# Supplied information start

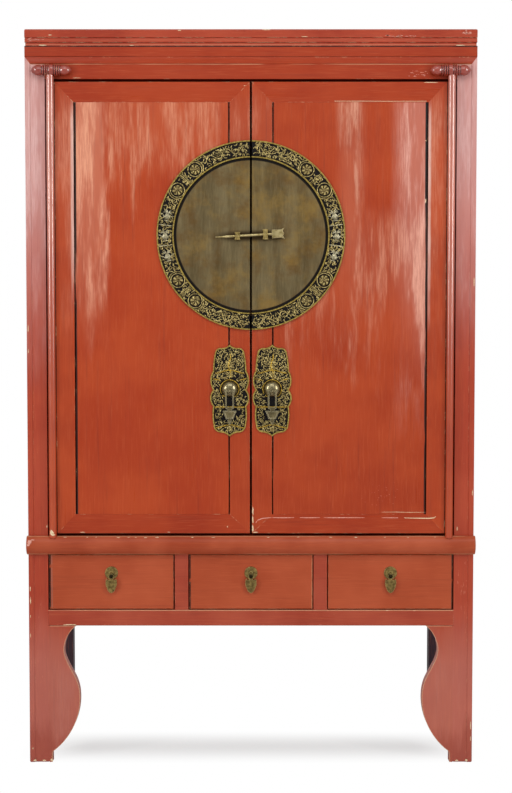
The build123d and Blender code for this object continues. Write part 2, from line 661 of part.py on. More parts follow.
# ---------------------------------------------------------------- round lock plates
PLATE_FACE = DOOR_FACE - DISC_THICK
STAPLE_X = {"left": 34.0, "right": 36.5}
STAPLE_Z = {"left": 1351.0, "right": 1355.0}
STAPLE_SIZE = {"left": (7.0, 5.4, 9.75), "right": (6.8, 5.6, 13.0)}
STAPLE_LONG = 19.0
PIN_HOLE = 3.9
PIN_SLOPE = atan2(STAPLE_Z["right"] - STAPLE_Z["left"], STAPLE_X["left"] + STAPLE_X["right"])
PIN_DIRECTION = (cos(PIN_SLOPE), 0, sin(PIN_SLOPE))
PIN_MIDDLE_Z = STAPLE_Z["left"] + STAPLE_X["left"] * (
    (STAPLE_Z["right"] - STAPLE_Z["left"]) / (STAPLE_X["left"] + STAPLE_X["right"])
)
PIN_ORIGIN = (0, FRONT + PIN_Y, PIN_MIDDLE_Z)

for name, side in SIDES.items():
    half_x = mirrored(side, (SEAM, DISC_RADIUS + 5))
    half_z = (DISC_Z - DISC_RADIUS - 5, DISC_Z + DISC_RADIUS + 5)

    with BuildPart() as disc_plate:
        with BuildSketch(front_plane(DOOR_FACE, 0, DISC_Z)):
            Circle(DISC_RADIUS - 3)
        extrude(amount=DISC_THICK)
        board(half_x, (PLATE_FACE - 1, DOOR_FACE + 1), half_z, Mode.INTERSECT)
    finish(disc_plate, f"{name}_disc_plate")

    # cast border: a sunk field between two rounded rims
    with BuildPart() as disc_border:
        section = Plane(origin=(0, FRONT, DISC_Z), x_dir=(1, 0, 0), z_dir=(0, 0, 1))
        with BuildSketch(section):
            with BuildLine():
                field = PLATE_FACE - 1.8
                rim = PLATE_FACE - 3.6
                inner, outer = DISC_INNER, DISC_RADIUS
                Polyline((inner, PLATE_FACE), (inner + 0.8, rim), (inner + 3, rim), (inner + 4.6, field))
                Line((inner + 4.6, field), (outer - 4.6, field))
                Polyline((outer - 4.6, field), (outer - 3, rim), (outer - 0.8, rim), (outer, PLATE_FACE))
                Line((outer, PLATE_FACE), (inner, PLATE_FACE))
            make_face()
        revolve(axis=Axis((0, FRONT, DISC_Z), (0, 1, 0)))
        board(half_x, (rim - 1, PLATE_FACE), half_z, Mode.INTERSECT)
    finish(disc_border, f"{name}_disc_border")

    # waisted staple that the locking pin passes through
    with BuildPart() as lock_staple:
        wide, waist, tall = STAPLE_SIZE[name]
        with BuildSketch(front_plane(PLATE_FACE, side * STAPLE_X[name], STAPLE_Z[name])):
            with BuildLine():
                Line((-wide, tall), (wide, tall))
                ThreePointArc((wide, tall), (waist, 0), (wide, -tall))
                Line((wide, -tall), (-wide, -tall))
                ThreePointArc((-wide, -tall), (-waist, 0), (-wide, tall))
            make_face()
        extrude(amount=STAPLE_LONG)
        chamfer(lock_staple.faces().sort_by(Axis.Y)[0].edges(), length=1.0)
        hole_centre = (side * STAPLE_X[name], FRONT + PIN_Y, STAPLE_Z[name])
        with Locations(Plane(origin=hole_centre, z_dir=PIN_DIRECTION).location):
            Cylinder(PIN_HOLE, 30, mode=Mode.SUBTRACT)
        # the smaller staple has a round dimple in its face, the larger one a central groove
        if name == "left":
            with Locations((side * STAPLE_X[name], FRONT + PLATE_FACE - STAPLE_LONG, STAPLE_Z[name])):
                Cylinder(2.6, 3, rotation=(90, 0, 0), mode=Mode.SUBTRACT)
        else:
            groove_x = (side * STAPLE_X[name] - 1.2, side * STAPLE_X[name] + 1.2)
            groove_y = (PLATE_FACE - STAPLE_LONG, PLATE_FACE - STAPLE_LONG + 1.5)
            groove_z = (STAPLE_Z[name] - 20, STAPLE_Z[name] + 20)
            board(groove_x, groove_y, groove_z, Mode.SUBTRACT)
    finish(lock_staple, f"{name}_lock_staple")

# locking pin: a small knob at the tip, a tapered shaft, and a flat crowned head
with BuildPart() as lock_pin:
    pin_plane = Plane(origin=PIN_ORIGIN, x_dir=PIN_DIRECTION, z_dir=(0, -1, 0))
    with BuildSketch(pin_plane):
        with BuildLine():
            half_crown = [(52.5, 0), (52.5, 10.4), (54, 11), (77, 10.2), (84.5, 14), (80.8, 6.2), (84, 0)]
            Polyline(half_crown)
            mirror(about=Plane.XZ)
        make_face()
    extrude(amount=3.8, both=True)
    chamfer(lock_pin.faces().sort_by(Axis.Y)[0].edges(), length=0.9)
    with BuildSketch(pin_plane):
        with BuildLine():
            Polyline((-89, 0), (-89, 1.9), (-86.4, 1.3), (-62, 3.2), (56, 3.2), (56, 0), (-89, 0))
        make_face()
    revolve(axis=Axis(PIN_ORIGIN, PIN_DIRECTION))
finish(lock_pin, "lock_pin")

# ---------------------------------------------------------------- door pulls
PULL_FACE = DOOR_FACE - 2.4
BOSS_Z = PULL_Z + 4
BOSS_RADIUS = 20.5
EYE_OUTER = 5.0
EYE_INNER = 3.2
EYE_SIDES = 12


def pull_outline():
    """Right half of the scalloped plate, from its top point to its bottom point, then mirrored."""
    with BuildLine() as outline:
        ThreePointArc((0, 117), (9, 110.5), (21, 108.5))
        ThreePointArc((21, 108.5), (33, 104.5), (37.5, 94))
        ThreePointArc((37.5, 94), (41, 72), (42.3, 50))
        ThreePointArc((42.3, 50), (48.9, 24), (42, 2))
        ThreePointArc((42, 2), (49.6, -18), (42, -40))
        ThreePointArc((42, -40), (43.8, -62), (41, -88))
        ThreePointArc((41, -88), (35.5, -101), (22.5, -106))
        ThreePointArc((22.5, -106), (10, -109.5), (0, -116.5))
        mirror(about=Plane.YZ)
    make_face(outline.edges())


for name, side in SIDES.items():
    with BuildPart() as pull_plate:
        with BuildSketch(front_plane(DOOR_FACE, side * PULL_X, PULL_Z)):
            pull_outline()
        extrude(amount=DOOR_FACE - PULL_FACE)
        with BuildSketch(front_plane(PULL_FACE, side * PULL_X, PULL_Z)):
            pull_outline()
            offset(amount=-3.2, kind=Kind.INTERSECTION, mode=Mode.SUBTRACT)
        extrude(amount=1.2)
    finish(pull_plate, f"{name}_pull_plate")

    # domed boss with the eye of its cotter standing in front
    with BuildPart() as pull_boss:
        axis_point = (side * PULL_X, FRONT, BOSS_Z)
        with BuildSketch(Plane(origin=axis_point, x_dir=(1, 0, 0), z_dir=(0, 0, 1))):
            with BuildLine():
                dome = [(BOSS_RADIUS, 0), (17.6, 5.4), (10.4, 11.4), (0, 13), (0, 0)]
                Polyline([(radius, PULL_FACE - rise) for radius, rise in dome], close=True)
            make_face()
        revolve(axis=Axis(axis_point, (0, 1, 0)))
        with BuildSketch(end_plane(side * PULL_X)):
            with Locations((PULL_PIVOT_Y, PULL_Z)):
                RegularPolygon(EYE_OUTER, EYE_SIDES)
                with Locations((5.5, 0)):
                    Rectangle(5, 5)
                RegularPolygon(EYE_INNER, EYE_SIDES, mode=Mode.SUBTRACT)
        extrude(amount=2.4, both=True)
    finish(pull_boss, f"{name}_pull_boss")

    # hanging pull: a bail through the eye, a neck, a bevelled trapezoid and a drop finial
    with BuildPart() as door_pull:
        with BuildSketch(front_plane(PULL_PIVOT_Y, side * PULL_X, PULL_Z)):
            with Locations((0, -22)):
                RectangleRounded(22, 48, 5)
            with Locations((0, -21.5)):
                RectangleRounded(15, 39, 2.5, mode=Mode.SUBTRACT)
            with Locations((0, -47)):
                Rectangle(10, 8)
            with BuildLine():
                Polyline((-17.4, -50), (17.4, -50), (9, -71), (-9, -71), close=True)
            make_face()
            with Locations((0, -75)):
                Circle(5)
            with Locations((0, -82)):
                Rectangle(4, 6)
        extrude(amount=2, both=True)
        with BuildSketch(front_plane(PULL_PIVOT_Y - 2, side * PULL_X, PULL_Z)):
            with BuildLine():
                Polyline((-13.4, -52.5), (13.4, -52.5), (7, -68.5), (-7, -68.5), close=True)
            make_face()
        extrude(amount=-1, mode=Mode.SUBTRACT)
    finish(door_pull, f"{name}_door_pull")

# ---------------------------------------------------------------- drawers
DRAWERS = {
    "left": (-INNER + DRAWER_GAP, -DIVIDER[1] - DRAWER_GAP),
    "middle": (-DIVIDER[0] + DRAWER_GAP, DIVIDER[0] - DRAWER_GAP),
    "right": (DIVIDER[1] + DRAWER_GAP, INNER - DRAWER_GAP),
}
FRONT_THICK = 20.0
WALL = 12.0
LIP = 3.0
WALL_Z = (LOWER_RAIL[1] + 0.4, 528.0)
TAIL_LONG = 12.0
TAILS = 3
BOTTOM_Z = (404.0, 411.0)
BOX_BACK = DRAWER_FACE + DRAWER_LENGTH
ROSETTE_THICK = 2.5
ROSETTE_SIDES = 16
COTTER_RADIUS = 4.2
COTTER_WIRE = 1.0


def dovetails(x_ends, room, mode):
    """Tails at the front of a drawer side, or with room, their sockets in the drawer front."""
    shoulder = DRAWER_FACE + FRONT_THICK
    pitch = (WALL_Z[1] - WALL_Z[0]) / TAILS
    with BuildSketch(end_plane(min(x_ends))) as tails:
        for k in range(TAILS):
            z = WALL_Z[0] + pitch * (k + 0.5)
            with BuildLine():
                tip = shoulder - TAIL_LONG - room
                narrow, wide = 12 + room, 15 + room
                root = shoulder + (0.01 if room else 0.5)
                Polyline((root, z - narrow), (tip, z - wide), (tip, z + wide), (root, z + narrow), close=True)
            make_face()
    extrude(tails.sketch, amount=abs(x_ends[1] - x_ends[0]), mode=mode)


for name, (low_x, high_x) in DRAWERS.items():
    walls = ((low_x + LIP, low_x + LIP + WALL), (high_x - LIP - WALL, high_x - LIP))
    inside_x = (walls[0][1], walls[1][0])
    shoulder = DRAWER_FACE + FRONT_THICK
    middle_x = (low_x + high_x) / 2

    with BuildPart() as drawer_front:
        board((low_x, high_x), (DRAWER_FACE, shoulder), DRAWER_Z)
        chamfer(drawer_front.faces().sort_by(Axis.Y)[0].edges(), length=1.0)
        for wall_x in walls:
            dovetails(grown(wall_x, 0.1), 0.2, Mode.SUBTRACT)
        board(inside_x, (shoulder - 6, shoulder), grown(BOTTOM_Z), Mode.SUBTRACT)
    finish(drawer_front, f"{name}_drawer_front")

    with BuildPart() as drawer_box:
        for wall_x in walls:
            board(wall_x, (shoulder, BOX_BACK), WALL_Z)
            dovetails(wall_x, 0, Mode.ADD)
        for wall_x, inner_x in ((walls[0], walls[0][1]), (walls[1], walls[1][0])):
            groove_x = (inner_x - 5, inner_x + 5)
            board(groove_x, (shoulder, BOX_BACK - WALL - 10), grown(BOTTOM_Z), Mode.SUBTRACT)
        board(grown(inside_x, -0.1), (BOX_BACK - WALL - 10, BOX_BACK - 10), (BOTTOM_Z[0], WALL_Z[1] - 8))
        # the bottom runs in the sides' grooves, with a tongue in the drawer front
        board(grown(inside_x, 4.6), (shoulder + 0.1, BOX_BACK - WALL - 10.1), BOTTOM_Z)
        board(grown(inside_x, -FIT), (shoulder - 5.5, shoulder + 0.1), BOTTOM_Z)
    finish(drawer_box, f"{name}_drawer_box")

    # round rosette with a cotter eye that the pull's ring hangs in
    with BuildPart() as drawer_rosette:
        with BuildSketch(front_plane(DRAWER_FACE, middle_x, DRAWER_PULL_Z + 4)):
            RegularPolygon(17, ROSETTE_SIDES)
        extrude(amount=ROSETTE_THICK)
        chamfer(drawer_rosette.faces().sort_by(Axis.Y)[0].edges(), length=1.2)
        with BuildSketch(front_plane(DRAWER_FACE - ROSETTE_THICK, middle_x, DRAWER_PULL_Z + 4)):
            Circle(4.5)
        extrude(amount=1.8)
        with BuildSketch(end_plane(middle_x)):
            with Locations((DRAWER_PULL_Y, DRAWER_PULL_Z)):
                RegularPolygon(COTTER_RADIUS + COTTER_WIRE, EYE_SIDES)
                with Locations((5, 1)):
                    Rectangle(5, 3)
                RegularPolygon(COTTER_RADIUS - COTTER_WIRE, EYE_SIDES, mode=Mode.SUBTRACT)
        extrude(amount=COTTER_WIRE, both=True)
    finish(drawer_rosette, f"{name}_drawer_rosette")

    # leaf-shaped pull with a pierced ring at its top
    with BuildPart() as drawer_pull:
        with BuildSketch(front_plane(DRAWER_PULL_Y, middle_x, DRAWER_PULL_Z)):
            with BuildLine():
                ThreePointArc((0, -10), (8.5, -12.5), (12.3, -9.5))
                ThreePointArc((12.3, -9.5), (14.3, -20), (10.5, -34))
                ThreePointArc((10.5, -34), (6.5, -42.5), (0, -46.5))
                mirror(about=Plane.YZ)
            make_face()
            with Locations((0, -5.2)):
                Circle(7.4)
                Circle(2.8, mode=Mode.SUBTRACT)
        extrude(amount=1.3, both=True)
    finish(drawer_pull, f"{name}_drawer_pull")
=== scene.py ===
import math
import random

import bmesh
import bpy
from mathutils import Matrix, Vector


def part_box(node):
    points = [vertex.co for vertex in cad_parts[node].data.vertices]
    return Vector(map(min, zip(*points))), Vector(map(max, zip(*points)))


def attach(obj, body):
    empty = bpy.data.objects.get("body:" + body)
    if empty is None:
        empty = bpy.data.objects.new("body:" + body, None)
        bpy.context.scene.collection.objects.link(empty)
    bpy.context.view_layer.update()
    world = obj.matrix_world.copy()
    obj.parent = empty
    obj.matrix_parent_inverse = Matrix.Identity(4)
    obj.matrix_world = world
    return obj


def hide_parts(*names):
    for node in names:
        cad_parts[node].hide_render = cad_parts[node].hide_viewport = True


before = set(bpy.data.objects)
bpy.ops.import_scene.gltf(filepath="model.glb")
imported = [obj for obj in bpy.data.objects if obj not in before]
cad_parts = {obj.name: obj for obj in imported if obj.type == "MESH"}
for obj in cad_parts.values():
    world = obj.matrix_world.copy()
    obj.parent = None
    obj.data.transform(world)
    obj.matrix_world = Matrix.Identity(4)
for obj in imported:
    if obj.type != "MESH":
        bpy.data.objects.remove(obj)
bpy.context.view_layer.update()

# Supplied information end

▸ **Instruction**
Starting at the line that contains "# leaf-shaped pull", repeat each line exactly, and stop after the line that contains "bpy.context.scene.collection.objects.link(empty)".

▸ **Solution**
    # leaf-shaped pull with a pierced ring at its top
    with BuildPart() as drawer_pull:
        with BuildSketch(front_plane(DRAWER_PULL_Y, middle_x, DRAWER_PULL_Z)):
            with BuildLine():
                ThreePointArc((0, -10), (8.5, -12.5), (12.3, -9.5))
                ThreePointArc((12.3, -9.5), (14.3, -20), (10.5, -34))
                ThreePointArc((10.5, -34), (6.5, -42.5), (0, -46.5))
                mirror(about=Plane.YZ)
            make_face()
            with Locations((0, -5.2)):
                Circle(7.4)
                Circle(2.8, mode=Mode.SUBTRACT)
        extrude(amount=1.3, both=True)
    finish(drawer_pull, f"{name}_drawer_pull")
=== scene.py ===
import math
import random

import bmesh
import bpy
from mathutils import Matrix, Vector


def part_box(node):
    points = [vertex.co for vertex in cad_parts[node].data.vertices]
    return Vector(map(min, zip(*points))), Vector(map(max, zip(*points)))


def attach(obj, body):
    empty = bpy.data.objects.get("body:" + body)
    if empty is None:
        empty = bpy.data.objects.new("body:" + body, None)
        bpy.context.scene.collection.objects.link(empty)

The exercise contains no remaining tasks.